The persistent recurrence of such logistical aberrations, notwithstanding the ostensibly advanced information‑technology infrastructure professed by the central examination authority, suggests a lacuna in inter‑agency coordination and a possible under‑investment in the maintenance of accurate geospatial data, factors which, if left unaddressed, may jeopardise the integrity of future high‑stakes examinations and erode public confidence in meritocratic selection processes.

Does the demonstrated failure of the State Education Department to assure congruence between centrally supplied candidate locational data and municipal geographic information systems not constitute a breach of statutory duty, thereby obligating the department to compensate aggrieved examinees and to institute remedial oversight mechanisms capable of preventing recurrence of such avoidable misdirections?

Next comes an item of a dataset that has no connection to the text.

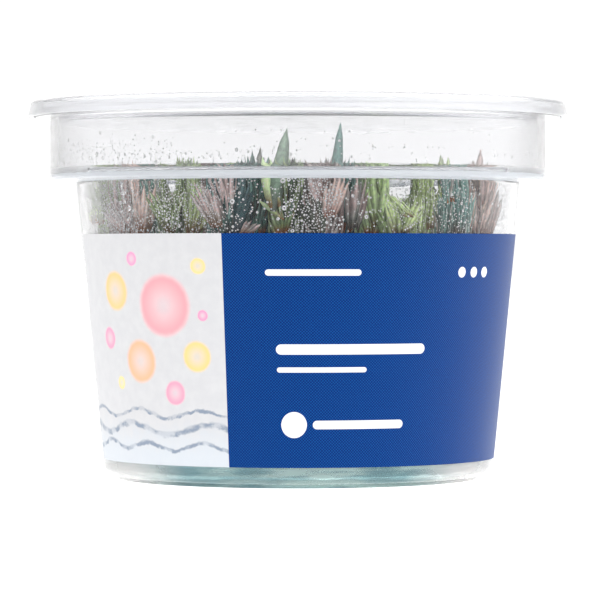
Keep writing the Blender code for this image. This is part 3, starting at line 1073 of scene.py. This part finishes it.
def add_fan(growth, root, look):
    """A closed fan of broad blades side by side, which turns its face away from the cup's middle."""
    draw = growth.draw
    facing = heading(math.atan2(root.y, root.x) + draw.uniform(-0.6, 0.6))
    along = Vector((-facing.y, facing.x, 0.0))
    lean = math.radians(draw.uniform(-FAN_LEAN, FAN_LEAN))
    tilt = math.radians(draw.uniform(-4, 12))
    opening = math.radians(draw.uniform(14, 38))
    cast = nudged(look["cast"], 0.35, draw)
    tone = draw.uniform(0.15, 0.85)
    blades = draw.randint(4, 7)
    rust = look["rust"] if root.z < RUST_Z else 0.0
    for index in range(blades):
        share = index / (blades - 1) - 0.5
        slope = lean + opening * share
        reach = look["length"] * draw.uniform(0.9, 1.12) * (1 - 0.3 * abs(share))
        rise = Vector((0, 0, math.cos(slope) * math.cos(tilt)))
        foot = root + along * share * FAN_FOOT
        tip = foot + (along * math.sin(slope) + facing * math.sin(tilt) + rise) * reach
        tip = growth.held_in(tip, -0.8, 0.4)
        width = look["width"] * draw.uniform(0.8, 1.25)
        blade_tone = nudged(tone, 0.3, draw)
        bow = draw.uniform(-0.03, 0.07)
        growth.add_leaf(foot, tip, facing, width, bow, blade_tone, cast, rust)


def side_line(stalk, start_z, top_z, angle, spread):
    """The line of a side shoot, which leaves the stalk and then rises beside it."""
    line = []
    for step in range(SIDE_STEPS + 1):
        height = start_z + (top_z - start_z) * step / SIDE_STEPS
        away = spread * math.sin(math.pi / 2 * min(1.0, (height - start_z) / SIDE_BEND))
        line.append(stalk.at(height) + heading(angle) * away)
    return line


def add_shoot(growth, line, thickness):
    """One leafy shoot: its stalk, whorls that grow closer and longer upwards, and a closed brush."""
    draw = growth.draw
    for index, point in enumerate(line):
        if in_window(point):
            line = line[:index]
            break
    start_z, top_z = line[0].z, line[-1].z
    radii = [thickness * (1 - 0.5 * step / len(line)) for step in range(len(line))]
    growth.add_tube(line, radii, growth.STALK)
    rust = 0.9 if draw.random() < 0.45 else 0.0
    look = {"cast": draw.random(), "rust": rust, "width": draw.uniform(0.7, 1.15) * MM}
    height = max(start_z + 4 * MM, LOWEST_WHORL_Z)
    while height < top_z:
        upper = height > UPPER_Z
        count, lengths, leans, sway, rises = UPPER_WHORL if upper else LOWER_WHORL
        look.update(count=count, length=draw.uniform(*lengths) * MM, lean=draw.uniform(*leans), sway=sway)
        rise = draw.uniform(*rises) * MM
        root = on_line(line, height)
        if upper:
            add_fan(growth, root, look)
        add_whorl(growth, root, look)
        height += rise
    look.update(count=5, length=growth.ceiling - top_z, lean=11, sway=0.3)
    add_whorl(growth, line[-1], look)
    add_fan(growth, line[-1], look)


def add_blades(growth, rows):
    """Broad blades at the front of a shoot, up to the tip of its solid."""
    stalk = growth.stalk
    for root_aside, root_z, tip_aside, tip_z, width, tone, cast, rust in rows:
        root = stalk.at(root_z * MM) + Vector((root_aside * MM, -IN_FRONT, 0.0))
        root.x = stalk.top.x + root_aside * MM
        tip = Vector((stalk.top.x + tip_aside * MM, stalk.top.y, min(tip_z * MM, stalk.top_z)))
        growth.add_leaf(root, tip, FRONT, width * MM, 0.04, tone, cast, rust)


def add_front_fan(growth, row):
    """A fan of blades at the front of a shoot, with its face to the front."""
    draw = growth.draw
    aside, root_z, lean, opening, length, width, tone, cast, rust = row
    foot = growth.stalk.at(root_z * MM) + Vector((aside * MM, -IN_FRONT, 0.0))
    for index in range(BLADES_OF_A_FAN):
        share = index / (BLADES_OF_A_FAN - 1) - 0.5
        slope = math.radians(lean + opening * share)
        reach = length * MM * draw.uniform(0.85, 1.05) * (1 - 0.3 * abs(share))
        shift = Vector((share * FRONT_FAN_FOOT, draw.uniform(0.0, 0.4) * MM, draw.uniform(-0.3, 0.3) * MM))
        root = foot + shift
        tip = root + Vector((math.sin(slope), draw.uniform(0.0, 0.12), math.cos(slope))) * reach
        blade_tone = nudged(tone, 0.25, draw)
        blade_cast = nudged(cast, 0.2, draw)
        blade_width = width * MM * draw.uniform(0.7, 1.15)
        bow = draw.uniform(-0.02, 0.08)
        growth.add_leaf(root, tip, FRONT, blade_width, bow, blade_tone, blade_cast, rust)


def add_roots(growth):
    """White threads from the foot into the jelly."""
    draw = growth.draw
    for _ in range(ROOT_THREADS):
        out = heading(draw.uniform(0, 2 * math.pi))
        start = growth.stalk.at(draw.uniform(7.0, 9.5) * MM)
        reach = draw.uniform(2.0, 5.0) * MM
        drop = draw.uniform(2.5, 5.0) * MM
        line = []
        for step in range(ROOT_STEPS + 1):
            share = step / ROOT_STEPS
            sway = Vector((-out.y, out.x, 0.0)) * math.sin(share * 5) * 0.4 * MM
            fall = Vector((0, 0, drop * share**1.5))
            line.append(start + out * reach * math.sin(share * 1.5) + sway - fall)
        radii = [ROOT_RADIUS * (1 - 0.6 * step / ROOT_STEPS) for step in range(ROOT_STEPS + 1)]
        growth.add_tube(line, radii, growth.ROOT)


def add_tip_leaves(growth):
    """Leaves that reach every tip that the shoot's solid reaches."""
    stalk, draw = growth.stalk, growth.draw
    for tip in stalk.tips:
        root = stalk.at(tip.z - LEAF_RUN)
        facing = Vector((tip.x - root.x, tip.y - root.y, 0.0))
        growth.add_leaf(root, tip, facing, TIP_LEAF_WIDTH, 0.05, draw.random(), draw.random(), 0.0)
    root = stalk.at(stalk.top_z - LEAF_RUN)
    growth.add_leaf(root, stalk.top, FRONT, TIP_LEAF_WIDTH, 0.01, draw.random(), 0.5, 0.0)


def make_stem(node_name, finishes, stalk_finish, root_finish):
    """A finer shoot in the place of its solid, reaching the tips that the solid reaches."""
    stalk = Stalk(frame["nodes"][node_name])
    draw = random.Random(node_name)
    growth = Growth(stalk, draw)
    main_top = growth.ceiling - BRUSH_LENGTH
    run = main_top - stalk.foot_z
    line = [stalk.at(stalk.foot_z + run * step / STALK_STEPS) for step in range(STALK_STEPS + 1)]
    add_shoot(growth, line, STALK_RADIUS)
    turn = draw.uniform(0, 2 * math.pi)
    for side in range(SIDE_SHOOTS):
        angle = turn + 2 * math.pi * side / SIDE_SHOOTS + draw.uniform(-0.3, 0.3)
        start_z = draw.uniform(12, 22) * MM
        top_z = main_top - draw.uniform(-0.4, 2.0) * MM
        spread = stalk.room * draw.uniform(0.45, 0.62)
        add_shoot(growth, side_line(stalk, start_z, top_z, angle, spread), SIDE_STALK_RADIUS)
    add_tip_leaves(growth)
    add_blades(growth, BLADES.get(node_name, ()))
    for owner, *row in FANS:
        if owner == node_name:
            add_front_fan(growth, row)
    add_roots(growth)
    slot = next(part["material_slot"] for part in frame["record"]["subparts"] if part["node"] == node_name)
    made = growth.make(node_name + "_growth", [finishes[slot], stalk_finish, root_finish])
    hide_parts(node_name)


def make_stems():
    finishes = {slot: leaf(slot) for slot in LEAF_COLOURS}
    stalk_finish = blotched("stalk", STALK_GREEN, 700.0, 3.0, 0.5)
    root_finish = blotched("root thread", ROOT_WHITE, 700.0, 3.0, 0.6)
    for node_name in sorted(name for name in frame["nodes"] if name.startswith("stem_")):
        make_stem(node_name, finishes, stalk_finish, root_finish)


def dew_at(angle, height):
    """Share of tries that leave a droplet, and the rate of its size, at degrees and millimetres."""
    share, rate = DEW_AROUND
    shifted = angle + BAND_SWAY * math.sin(height * BAND_SWAY_RATE)
    for start, end, band_share, band_rate in DEW_BANDS:
        if start <= shifted < end:
            share, rate = band_share, band_rate
    shelf_foot, shelf_top = DRY_SHELF
    if height > DEW_TOP or shelf_foot < height < shelf_top:
        share = 0.0
    elif height > shelf_top:
        share = COLLAR_DEW if angle < COLLAR_DEW_END and height < COLLAR_DEW_TOP else STRAY_DEW
    elif LABEL_START < math.radians(angle) and height < BEHIND_LABEL_TOP:
        share = LABEL_DEW
    else:
        share *= max(THINNEST_DEW, min(1.0, (height - DEW_FOOT) / THICKENING))
    return share, rate


def scatter_droplets(draw):
    """(angle, height, radius) of each droplet; none touches another."""
    placed = {}
    found = []
    for _ in range(DROPLET_TRIES):
        angle = draw.uniform(-180, 180)
        height = DEW_FOOT + DEW_RISE * math.sqrt(draw.random())
        share, rate = dew_at(angle, height)
        if draw.random() > share:
            continue
        radius = min(LARGEST_DROPLET, LEAST_DROPLET + draw.expovariate(rate))
        along = math.radians(angle) * DEW_RADIUS
        column, row = math.floor(along), math.floor(height)
        near = [
            other
            for across in (-1, 0, 1)
            for up in (-1, 0, 1)
            for other in placed.get((column + across, row + up), [])
        ]
        if any(math.hypot(along - a, height - h) < radius + r + DROPLETS_APART for a, h, r in near):
            continue
        placed.setdefault((column, row), []).append((along, height, radius))
        found.append((math.radians(angle), height * MM, radius * MM))
    return found


def droplet_shape(sides, rings):
    """Unit cap: rings, given as (radius, height), from the middle of a flat foot up a flattened dome."""
    points = [point for radius, height in rings for point in circle(radius, height, sides)]
    return np.array(points + [(0.0, 0.0, DOME_HEIGHT)]), closed_faces(sides, len(rings))


def make_condensation():
    """Droplets on the inside of the wall and the collar, thickest at the left and in the middle."""
    large = droplet_shape(DROPLET_SIDES, ((0.36, 0.0), (0.8, 0.0), (1.0, 0.0), (0.88, 0.32), (0.52, 0.56)))
    small = droplet_shape(FINE_SIDES, ((1.0, 0.0),))
    # A ring of faces in the foot of a large droplet is painted white, a painted glint in place of the light
    # that it gathers
    glints = [0] + [1] * DROPLET_SIDES + [0] * (len(large[1]) - 1 - DROPLET_SIDES)
    points = []
    faces = []
    kinds = []
    for angle, height, radius in scatter_droplets(random.Random(5)):
        collar = height > SHELF_TOP_Z
        wall = COLLAR_INSIDE if collar else inner_radius(height)
        slope = 0.0 if collar else WALL_FLARE
        along = np.array((math.cos(angle), math.sin(angle), 0.0))
        out = np.array((math.sin(angle), -math.cos(angle), 0.0))
        inward = -out + np.array((0.0, 0.0, slope))
        inward /= np.linalg.norm(inward)
        up = np.cross(inward, along)
        fine = radius < FINE_DROPLET * MM
        unit, template = small if fine else large
        foot = out * (wall - DROPLET_SINK * MM) + np.array((0.0, 0.0, height))
        shape = foot + radius * (unit[:, :1] * along + unit[:, 1:2] * up + unit[:, 2:] * inward)
        first = len(points)
        points += [tuple(point) for point in shape]
        faces += moved(template, first)
        # Fine droplets are painted white all over, as painted glints
        kinds += [1] * len(template) if fine else glints
    finishes = [water("condensed water", 1.0), water("water painted white as glints", 0.0)]
    made = new_piece("condensation", points, faces, finishes, 50)
    made.data.polygons.foreach_set("material_index", kinds)


def floor_finish():
    """Pale, with a painted glow: it glows most under and beside the cup, painted light that fills the cup's
    shadow, and faintly far off.
    """
    made, nodes = new_material("pale floor with painted glow")
    soft = nodes.noise(nodes.object_place(), 3.0)
    length = nodes.add("ShaderNodeVectorMath", {0: nodes.object_place()}, operation="LENGTH")
    away = length.outputs["Value"]
    # Painted glow: strongest under and beside the cup, where it fills the cup's shadow
    beside = nodes.span(away, 50 * MM, 200 * MM, 0.55, 0.12)
    under = nodes.span(away, 30 * MM, 45 * MM, 0.6, 0.0)
    nodes.surface({
        "Base Color": nodes.mix(soft, (0.68, 0.68, 0.68), (0.70, 0.70, 0.70)),
        "Roughness": 0.8,
        "Specular IOR Level": 0.1,
        "Emission Color": (1.0, 1.0, 1.0),
        "Emission Strength": nodes.plus(beside, under),
    })
    return made


def make_floor():
    """A pale floor that runs far past the view."""
    mesh = bpy.data.meshes.new("floor")
    signs = ((-1, -1), (1, -1), (1, 1), (-1, 1))
    mesh.from_pydata([(x * FLOOR_HALF, y * FLOOR_HALF, 0.0) for x, y in signs], [], [(0, 1, 2, 3)])
    mesh.materials.append(floor_finish())
    floor = bpy.data.objects.new("floor", mesh)
    bpy.context.scene.collection.objects.link(floor)


def make_light():
    """Soft white: full behind and overhead, half at the sides, dim in front, and a glow at each side."""
    world = bpy.data.worlds.new("studio")
    bpy.context.scene.world = world
    world.use_nodes = True
    nodes = Nodes(world.node_tree)
    ray = nodes.add("ShaderNodeTexCoord").outputs["Generated"]
    back = nodes.part(ray, "Y")
    level = nodes.span(back, -0.1, 0.3, 0.26, 0.65)
    level = nodes.plus(level, nodes.span(back, 0.75, 0.97, 0.0, 0.43))
    strength = nodes.span(nodes.part(ray, "Z"), 0.15, 0.4, level, 1.6)
    for place, brightness in GLOWS:
        inputs = {0: ray, 1: Vector(place).normalized()}
        towards = nodes.add("ShaderNodeVectorMath", inputs, operation="DOT_PRODUCT")
        glow = nodes.span(towards.outputs["Value"], 0.5, 1.0, 0.0, brightness)
        strength = nodes.plus(strength, glow)
    nodes.fill(world.node_tree.nodes["Background"], {"Color": (1.0, 1.0, 1.0), "Strength": strength})


def make_camera():
    lens = bpy.data.cameras.new("camera")
    lens.lens = LENS_MM
    lens.sensor_width = SENSOR_MM
    lens.clip_start = 0.01
    lens.clip_end = 30.0
    camera = bpy.data.objects.new("camera", lens)
    camera.location = CAMERA_AT
    camera.rotation_euler = (CAMERA_TO - CAMERA_AT).to_track_quat("-Z", "Y").to_euler()
    bpy.context.scene.collection.objects.link(camera)
    bpy.context.scene.camera = camera


def set_rendering():
    """Plain colours, and enough bounces to see through several clear walls."""
    scene = bpy.context.scene
    scene.view_settings.view_transform = "Standard"
    scene.cycles.max_bounces = 24
    scene.cycles.transmission_bounces = 24
    scene.cycles.diffuse_bounces = 4
    scene.cycles.glossy_bounces = 8


make_cup()
make_lid()
make_jelly()
make_label()
make_stems()
make_condensation()
make_floor()
make_light()
make_camera()
set_rendering()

Should the municipal police, whose commendable rapid response in this isolated incident masks a broader systemic reliance on emergency interventions, be mandated to receive explicit procedural directives delineating the circumstances under which they may divert public resources to correct administrative oversights, and must the legislature contemplate enacting clearer statutory parameters to safeguard both citizens’ right to accurate public service information and the prudent allocation of law‑enforcement assets?

Moreover, might the central examination authority be compelled to adopt an independent verification protocol, perhaps engaging third‑party auditors to cross‑check venue assignments against verified municipal data before dissemination, thereby ensuring that the integrity of the examination process is not compromised by preventable logistical failings?